Exercise objective
Copy out the line that contains "translate([0, 0, -overrun])", the line that contains "bpy.data.objects.remove(obj)", and every line between them, exactly, and nothing else.

Information shown

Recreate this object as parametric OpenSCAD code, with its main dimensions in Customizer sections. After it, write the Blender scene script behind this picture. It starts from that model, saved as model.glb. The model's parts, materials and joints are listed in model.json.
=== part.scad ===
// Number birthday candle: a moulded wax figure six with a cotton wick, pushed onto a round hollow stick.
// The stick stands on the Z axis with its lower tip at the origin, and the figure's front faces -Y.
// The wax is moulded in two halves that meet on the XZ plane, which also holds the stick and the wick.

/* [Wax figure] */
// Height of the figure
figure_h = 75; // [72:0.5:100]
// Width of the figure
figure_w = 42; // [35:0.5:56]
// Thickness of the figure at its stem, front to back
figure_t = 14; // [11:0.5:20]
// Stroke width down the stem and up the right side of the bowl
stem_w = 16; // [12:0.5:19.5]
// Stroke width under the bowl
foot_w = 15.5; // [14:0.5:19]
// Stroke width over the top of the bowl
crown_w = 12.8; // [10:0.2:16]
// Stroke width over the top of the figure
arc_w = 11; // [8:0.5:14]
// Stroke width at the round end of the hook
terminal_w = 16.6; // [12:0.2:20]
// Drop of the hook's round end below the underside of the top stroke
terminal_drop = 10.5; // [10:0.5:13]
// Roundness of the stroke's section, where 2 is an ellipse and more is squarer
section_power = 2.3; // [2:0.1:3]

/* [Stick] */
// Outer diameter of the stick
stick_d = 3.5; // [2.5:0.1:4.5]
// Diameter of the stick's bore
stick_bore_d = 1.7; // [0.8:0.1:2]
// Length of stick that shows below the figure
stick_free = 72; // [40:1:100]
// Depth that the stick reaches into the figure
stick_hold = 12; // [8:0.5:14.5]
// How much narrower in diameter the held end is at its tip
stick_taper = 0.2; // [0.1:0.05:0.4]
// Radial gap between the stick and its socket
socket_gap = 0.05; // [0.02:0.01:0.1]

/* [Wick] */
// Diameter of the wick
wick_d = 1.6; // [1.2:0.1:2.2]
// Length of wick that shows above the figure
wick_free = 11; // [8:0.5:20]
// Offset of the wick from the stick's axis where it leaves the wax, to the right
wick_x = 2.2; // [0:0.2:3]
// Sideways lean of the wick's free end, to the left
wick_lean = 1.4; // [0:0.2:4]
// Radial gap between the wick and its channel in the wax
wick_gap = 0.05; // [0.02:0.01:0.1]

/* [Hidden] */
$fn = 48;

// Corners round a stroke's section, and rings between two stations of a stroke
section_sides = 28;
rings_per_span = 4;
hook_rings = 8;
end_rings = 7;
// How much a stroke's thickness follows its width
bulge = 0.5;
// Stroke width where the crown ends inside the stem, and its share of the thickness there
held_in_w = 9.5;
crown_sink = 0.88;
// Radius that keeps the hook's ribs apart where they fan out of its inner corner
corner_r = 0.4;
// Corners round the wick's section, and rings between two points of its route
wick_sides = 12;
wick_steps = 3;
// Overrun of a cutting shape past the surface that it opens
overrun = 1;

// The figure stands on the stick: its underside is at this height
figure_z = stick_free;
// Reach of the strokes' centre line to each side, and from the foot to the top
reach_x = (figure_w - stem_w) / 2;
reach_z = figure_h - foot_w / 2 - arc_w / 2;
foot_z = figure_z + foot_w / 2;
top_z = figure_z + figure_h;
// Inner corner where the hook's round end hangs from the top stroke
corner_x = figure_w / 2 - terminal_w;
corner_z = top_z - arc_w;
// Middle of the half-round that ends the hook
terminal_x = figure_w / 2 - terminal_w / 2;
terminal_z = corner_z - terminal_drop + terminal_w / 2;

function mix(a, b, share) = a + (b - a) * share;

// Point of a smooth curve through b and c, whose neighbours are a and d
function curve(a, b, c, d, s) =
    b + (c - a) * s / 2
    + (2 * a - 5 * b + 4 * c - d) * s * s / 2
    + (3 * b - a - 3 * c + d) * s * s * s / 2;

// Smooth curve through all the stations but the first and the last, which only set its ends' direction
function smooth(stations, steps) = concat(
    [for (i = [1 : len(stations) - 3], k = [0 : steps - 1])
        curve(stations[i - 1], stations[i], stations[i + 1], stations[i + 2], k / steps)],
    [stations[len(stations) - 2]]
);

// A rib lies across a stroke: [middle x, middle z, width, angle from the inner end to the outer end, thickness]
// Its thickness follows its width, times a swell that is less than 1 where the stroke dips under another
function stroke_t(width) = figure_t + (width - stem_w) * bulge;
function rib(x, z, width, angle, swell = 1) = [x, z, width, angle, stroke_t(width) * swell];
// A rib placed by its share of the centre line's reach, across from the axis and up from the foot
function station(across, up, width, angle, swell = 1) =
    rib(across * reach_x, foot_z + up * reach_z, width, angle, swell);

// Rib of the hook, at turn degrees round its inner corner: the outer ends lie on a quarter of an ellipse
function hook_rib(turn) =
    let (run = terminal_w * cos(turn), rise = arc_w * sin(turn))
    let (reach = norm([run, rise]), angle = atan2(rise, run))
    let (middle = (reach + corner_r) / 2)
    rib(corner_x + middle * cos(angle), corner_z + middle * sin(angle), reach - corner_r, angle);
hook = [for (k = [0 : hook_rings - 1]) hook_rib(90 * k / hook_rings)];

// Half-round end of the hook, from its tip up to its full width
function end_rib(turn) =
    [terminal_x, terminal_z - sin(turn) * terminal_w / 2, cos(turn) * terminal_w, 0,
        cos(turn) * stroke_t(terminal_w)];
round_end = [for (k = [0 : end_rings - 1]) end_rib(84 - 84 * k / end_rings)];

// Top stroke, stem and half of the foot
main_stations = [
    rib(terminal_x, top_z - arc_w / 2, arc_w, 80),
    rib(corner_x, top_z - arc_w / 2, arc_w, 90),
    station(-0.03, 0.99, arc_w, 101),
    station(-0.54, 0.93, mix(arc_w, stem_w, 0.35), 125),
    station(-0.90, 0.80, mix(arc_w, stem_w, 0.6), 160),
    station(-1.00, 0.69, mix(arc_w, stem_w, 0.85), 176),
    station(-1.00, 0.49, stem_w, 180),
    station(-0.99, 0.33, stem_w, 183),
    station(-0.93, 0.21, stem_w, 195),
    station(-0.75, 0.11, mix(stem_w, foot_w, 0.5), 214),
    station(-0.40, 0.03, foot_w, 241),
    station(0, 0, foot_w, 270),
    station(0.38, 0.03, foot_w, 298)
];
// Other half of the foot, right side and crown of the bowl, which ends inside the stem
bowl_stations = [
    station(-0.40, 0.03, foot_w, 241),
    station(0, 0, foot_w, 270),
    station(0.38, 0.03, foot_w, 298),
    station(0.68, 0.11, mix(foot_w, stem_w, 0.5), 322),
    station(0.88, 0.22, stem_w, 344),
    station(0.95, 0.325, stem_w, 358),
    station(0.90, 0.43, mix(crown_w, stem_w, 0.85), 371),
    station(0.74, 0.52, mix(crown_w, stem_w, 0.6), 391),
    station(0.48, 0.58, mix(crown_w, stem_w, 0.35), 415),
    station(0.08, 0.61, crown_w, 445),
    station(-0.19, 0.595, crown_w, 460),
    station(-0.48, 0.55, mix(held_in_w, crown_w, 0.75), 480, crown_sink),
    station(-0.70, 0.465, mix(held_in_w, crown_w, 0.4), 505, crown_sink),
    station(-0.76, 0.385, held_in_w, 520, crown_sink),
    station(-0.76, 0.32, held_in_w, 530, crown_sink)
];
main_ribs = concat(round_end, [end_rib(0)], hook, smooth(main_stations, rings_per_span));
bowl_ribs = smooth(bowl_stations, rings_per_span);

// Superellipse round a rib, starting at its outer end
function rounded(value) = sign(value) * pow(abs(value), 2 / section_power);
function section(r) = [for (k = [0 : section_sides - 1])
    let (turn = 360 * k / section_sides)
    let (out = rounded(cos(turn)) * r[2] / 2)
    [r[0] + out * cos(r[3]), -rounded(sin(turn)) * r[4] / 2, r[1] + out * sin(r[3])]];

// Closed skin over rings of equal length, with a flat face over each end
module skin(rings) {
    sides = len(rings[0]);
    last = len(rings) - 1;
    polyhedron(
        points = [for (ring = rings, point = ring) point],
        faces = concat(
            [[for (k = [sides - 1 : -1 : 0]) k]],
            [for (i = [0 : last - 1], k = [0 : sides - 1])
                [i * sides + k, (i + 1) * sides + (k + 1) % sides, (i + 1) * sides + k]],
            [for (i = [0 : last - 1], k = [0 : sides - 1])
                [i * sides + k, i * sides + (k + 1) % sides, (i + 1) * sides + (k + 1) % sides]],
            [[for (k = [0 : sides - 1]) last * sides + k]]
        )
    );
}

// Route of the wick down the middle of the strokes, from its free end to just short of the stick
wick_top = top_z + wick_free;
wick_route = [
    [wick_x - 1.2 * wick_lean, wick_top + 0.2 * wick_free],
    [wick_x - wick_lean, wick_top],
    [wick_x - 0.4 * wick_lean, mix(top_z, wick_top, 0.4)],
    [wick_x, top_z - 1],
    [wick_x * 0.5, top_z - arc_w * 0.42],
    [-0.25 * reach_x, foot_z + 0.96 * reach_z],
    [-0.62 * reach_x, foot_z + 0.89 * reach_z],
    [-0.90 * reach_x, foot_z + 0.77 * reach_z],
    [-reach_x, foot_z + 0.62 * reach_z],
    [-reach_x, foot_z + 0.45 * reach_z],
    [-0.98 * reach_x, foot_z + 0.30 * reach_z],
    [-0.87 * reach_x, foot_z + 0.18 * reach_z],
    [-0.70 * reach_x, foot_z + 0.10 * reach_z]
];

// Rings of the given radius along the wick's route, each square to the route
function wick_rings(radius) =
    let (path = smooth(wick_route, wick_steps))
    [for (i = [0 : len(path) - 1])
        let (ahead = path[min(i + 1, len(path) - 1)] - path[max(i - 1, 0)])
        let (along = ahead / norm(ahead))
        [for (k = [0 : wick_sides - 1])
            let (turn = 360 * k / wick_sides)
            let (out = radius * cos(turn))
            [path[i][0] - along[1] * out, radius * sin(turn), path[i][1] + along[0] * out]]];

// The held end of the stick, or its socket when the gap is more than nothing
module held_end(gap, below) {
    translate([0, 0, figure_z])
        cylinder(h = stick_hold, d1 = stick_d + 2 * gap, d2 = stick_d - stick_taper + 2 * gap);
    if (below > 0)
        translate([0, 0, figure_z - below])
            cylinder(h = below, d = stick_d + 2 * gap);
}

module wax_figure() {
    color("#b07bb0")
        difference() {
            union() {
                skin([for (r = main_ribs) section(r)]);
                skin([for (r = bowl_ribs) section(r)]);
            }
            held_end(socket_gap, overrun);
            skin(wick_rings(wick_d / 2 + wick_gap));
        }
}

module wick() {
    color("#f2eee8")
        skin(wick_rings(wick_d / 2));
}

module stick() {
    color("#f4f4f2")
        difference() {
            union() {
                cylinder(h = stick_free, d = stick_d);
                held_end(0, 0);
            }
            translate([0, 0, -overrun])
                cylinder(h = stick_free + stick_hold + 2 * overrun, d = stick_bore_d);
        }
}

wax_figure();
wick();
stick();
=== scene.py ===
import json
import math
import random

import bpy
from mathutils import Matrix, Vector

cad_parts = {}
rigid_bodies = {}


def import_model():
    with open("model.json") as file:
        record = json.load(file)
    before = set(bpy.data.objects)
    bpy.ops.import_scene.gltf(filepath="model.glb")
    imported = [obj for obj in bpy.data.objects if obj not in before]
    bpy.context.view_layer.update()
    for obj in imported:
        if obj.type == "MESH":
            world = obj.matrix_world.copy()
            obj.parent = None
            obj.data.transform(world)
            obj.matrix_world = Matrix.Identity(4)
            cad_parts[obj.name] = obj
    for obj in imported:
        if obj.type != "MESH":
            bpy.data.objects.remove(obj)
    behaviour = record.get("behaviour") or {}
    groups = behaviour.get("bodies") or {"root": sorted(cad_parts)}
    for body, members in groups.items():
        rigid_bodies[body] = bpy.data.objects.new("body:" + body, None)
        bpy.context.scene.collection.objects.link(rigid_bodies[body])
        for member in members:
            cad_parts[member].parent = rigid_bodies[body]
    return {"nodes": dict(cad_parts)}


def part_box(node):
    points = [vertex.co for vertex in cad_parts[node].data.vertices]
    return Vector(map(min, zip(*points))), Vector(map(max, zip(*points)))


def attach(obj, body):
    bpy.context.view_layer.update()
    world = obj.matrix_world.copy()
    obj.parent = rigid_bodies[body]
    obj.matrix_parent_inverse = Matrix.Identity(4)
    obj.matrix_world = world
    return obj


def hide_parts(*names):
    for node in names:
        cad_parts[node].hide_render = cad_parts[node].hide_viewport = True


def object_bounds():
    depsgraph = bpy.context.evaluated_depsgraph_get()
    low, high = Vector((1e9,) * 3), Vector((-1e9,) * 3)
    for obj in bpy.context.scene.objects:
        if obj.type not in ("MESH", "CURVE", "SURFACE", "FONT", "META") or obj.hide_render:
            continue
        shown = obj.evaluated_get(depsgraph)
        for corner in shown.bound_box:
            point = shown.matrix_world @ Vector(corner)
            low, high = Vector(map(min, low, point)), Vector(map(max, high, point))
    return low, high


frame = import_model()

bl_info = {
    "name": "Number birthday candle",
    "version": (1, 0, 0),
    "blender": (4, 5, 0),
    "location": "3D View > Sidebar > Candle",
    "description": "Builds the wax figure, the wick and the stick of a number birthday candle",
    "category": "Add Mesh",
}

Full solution
            translate([0, 0, -overrun])
                cylinder(h = stick_free + stick_hold + 2 * overrun, d = stick_bore_d);
        }
}

wax_figure();
wick();
stick();
=== scene.py ===
import json
import math
import random

import bpy
from mathutils import Matrix, Vector

cad_parts = {}
rigid_bodies = {}


def import_model():
    with open("model.json") as file:
        record = json.load(file)
    before = set(bpy.data.objects)
    bpy.ops.import_scene.gltf(filepath="model.glb")
    imported = [obj for obj in bpy.data.objects if obj not in before]
    bpy.context.view_layer.update()
    for obj in imported:
        if obj.type == "MESH":
            world = obj.matrix_world.copy()
            obj.parent = None
            obj.data.transform(world)
            obj.matrix_world = Matrix.Identity(4)
            cad_parts[obj.name] = obj
    for obj in imported:
        if obj.type != "MESH":
            bpy.data.objects.remove(obj)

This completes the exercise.